Dataset excerpt:

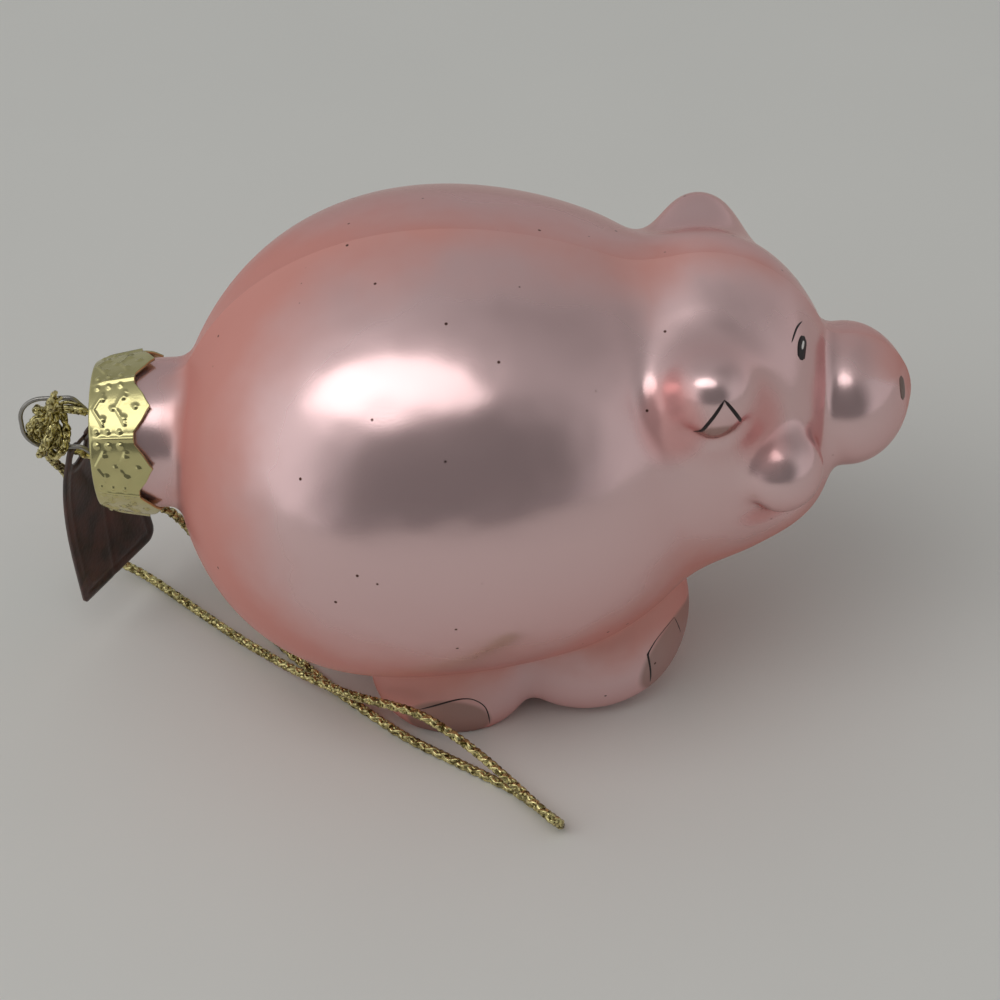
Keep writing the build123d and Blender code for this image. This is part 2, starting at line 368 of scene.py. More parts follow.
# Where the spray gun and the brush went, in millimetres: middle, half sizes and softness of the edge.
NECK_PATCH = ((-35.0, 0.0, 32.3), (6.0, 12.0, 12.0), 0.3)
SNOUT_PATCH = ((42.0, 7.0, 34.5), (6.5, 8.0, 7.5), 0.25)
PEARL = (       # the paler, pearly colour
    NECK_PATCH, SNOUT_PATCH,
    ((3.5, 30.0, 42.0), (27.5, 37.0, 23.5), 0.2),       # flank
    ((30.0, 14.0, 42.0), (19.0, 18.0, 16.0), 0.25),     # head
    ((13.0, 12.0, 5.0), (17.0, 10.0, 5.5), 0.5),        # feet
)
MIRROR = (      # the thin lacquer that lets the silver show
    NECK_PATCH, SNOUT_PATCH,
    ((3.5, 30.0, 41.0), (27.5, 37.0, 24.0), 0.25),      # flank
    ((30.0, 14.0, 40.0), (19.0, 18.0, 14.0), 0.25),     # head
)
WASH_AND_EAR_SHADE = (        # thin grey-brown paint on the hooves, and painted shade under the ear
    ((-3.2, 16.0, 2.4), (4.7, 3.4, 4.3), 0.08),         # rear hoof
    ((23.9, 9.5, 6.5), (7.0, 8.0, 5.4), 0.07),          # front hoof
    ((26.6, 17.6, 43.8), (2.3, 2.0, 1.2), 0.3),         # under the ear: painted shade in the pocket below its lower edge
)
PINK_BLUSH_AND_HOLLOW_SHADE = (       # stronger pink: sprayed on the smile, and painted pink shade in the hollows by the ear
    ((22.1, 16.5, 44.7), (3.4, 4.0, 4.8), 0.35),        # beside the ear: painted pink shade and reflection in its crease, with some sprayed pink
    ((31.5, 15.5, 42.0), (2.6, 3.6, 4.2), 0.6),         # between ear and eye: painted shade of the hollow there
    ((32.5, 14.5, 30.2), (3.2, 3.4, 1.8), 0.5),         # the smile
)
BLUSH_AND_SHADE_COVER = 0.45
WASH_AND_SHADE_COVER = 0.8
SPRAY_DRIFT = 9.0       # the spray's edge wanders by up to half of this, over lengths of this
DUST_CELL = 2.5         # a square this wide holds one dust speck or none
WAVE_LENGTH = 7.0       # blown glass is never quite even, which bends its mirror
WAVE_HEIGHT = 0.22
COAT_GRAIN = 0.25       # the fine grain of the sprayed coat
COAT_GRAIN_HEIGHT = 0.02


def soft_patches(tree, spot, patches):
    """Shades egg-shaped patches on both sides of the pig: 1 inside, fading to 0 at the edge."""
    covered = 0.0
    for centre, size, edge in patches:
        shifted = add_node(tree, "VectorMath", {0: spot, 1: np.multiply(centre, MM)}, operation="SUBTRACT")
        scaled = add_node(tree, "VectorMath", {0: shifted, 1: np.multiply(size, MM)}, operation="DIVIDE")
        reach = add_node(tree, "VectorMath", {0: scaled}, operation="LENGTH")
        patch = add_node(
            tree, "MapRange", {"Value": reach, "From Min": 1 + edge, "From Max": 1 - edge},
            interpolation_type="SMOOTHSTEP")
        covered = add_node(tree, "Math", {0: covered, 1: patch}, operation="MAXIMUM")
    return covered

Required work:
Return the material in full, exactly as shown.

The reply:
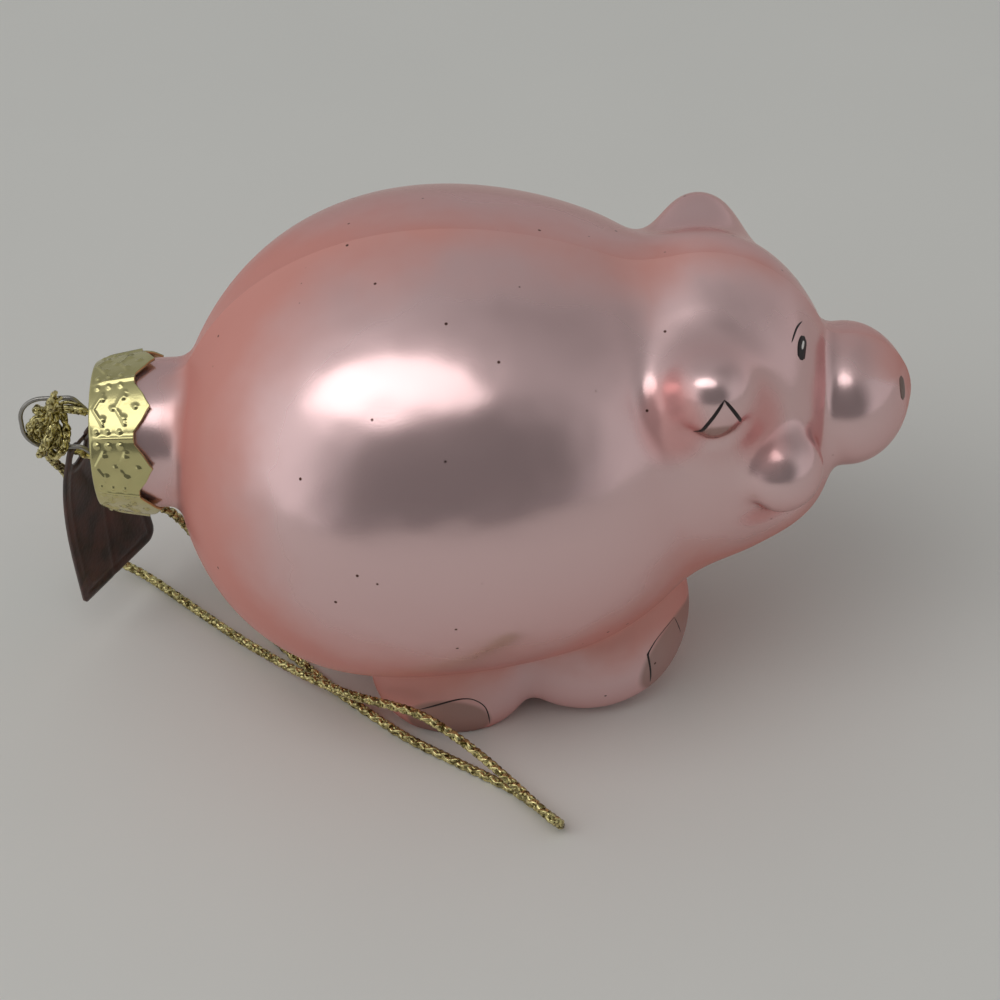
Keep writing the build123d and Blender code for this image. This is part 2, starting at line 368 of scene.py. More parts follow.
# Where the spray gun and the brush went, in millimetres: middle, half sizes and softness of the edge.
NECK_PATCH = ((-35.0, 0.0, 32.3), (6.0, 12.0, 12.0), 0.3)
SNOUT_PATCH = ((42.0, 7.0, 34.5), (6.5, 8.0, 7.5), 0.25)
PEARL = (       # the paler, pearly colour
    NECK_PATCH, SNOUT_PATCH,
    ((3.5, 30.0, 42.0), (27.5, 37.0, 23.5), 0.2),       # flank
    ((30.0, 14.0, 42.0), (19.0, 18.0, 16.0), 0.25),     # head
    ((13.0, 12.0, 5.0), (17.0, 10.0, 5.5), 0.5),        # feet
)
MIRROR = (      # the thin lacquer that lets the silver show
    NECK_PATCH, SNOUT_PATCH,
    ((3.5, 30.0, 41.0), (27.5, 37.0, 24.0), 0.25),      # flank
    ((30.0, 14.0, 40.0), (19.0, 18.0, 14.0), 0.25),     # head
)
WASH_AND_EAR_SHADE = (        # thin grey-brown paint on the hooves, and painted shade under the ear
    ((-3.2, 16.0, 2.4), (4.7, 3.4, 4.3), 0.08),         # rear hoof
    ((23.9, 9.5, 6.5), (7.0, 8.0, 5.4), 0.07),          # front hoof
    ((26.6, 17.6, 43.8), (2.3, 2.0, 1.2), 0.3),         # under the ear: painted shade in the pocket below its lower edge
)
PINK_BLUSH_AND_HOLLOW_SHADE = (       # stronger pink: sprayed on the smile, and painted pink shade in the hollows by the ear
    ((22.1, 16.5, 44.7), (3.4, 4.0, 4.8), 0.35),        # beside the ear: painted pink shade and reflection in its crease, with some sprayed pink
    ((31.5, 15.5, 42.0), (2.6, 3.6, 4.2), 0.6),         # between ear and eye: painted shade of the hollow there
    ((32.5, 14.5, 30.2), (3.2, 3.4, 1.8), 0.5),         # the smile
)
BLUSH_AND_SHADE_COVER = 0.45
WASH_AND_SHADE_COVER = 0.8
SPRAY_DRIFT = 9.0       # the spray's edge wanders by up to half of this, over lengths of this
DUST_CELL = 2.5         # a square this wide holds one dust speck or none
WAVE_LENGTH = 7.0       # blown glass is never quite even, which bends its mirror
WAVE_HEIGHT = 0.22
COAT_GRAIN = 0.25       # the fine grain of the sprayed coat
COAT_GRAIN_HEIGHT = 0.02


def soft_patches(tree, spot, patches):
    """Shades egg-shaped patches on both sides of the pig: 1 inside, fading to 0 at the edge."""
    covered = 0.0
    for centre, size, edge in patches:
        shifted = add_node(tree, "VectorMath", {0: spot, 1: np.multiply(centre, MM)}, operation="SUBTRACT")
        scaled = add_node(tree, "VectorMath", {0: shifted, 1: np.multiply(size, MM)}, operation="DIVIDE")
        reach = add_node(tree, "VectorMath", {0: scaled}, operation="LENGTH")
        patch = add_node(
            tree, "MapRange", {"Value": reach, "From Min": 1 + edge, "From Max": 1 - edge},
            interpolation_type="SMOOTHSTEP")
        covered = add_node(tree, "Math", {0: covered, 1: patch}, operation="MAXIMUM")
    return covered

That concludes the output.